Nodding to Lewis, Upton continued: "Yet there is work that we have to do. As Republicans and Democrats, as members in this chamber and the other and across the country, we have to make sure that there is no room in our hearts for hatred, for bigotry or racism. It is your footsteps and it is your leadership and it is your grace that allowed us to see the path that you took that helps give us the conviction and the courage and the perseverance to continue that path."
After Upton spoke, Lewis said he had run into King's widow, Coretta Scott King, the previous Sunday at church, and she had told him how moved she had been to see the members of Congress show up in Selma to remember Bloody Sunday.
"I think that is why we have to go back," Lewis said, noting that had received an invitation from then-U.S. Rep.
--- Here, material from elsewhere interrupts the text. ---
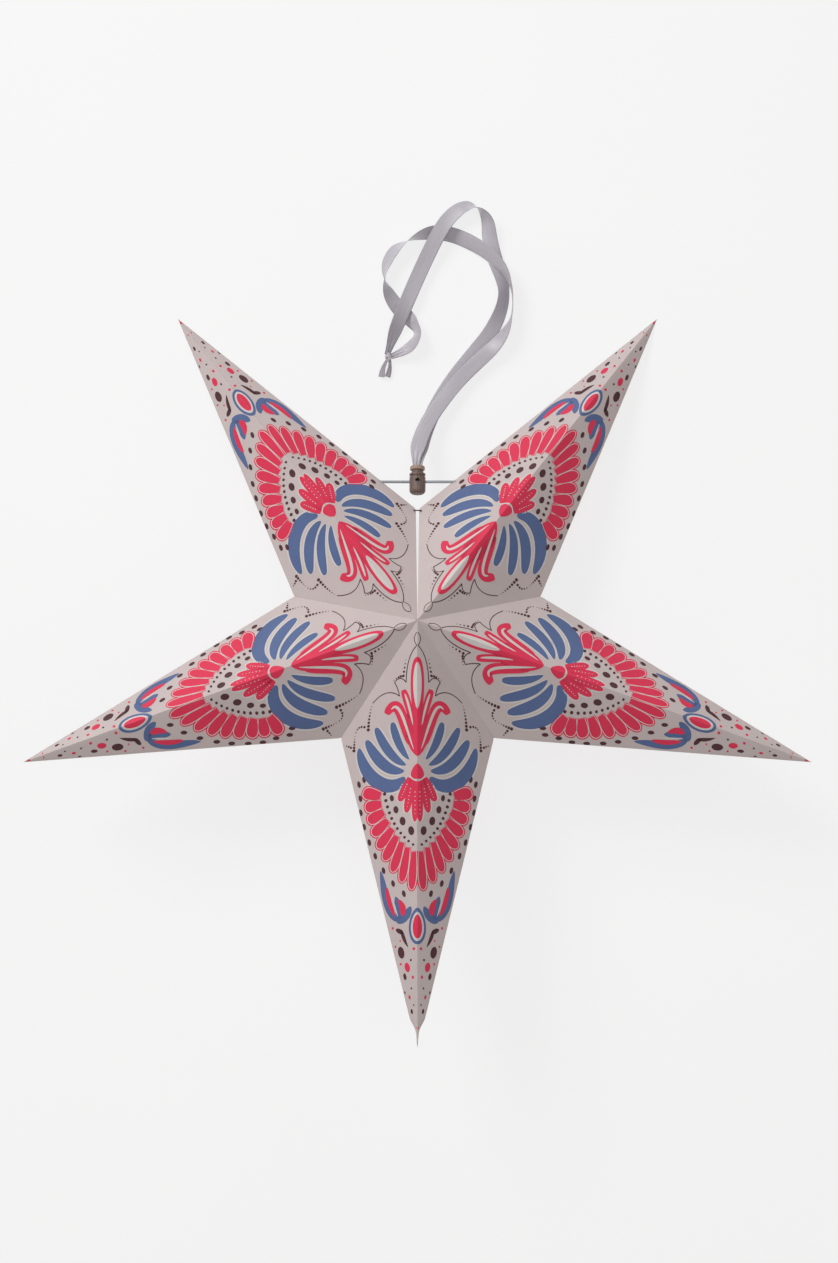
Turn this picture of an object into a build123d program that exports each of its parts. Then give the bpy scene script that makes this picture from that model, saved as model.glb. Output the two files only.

Earl Hilliard, the Alabama Democrat who represented the district that included Selma, to return the next year to commemorate the 35th anniversary of the march.
"Because I think in this process, we help America to become a circle of brothers and sisters, what I like to call, really ... a circle of trust," Lewis said. "We build a sense of community. We move toward that period and that place of laying down the burden of race. I think as we move into the next century, we have to be the leaders, saying that as a nation and as a people, we must lay down the burden of race. It is too heavy a burden for us to bear."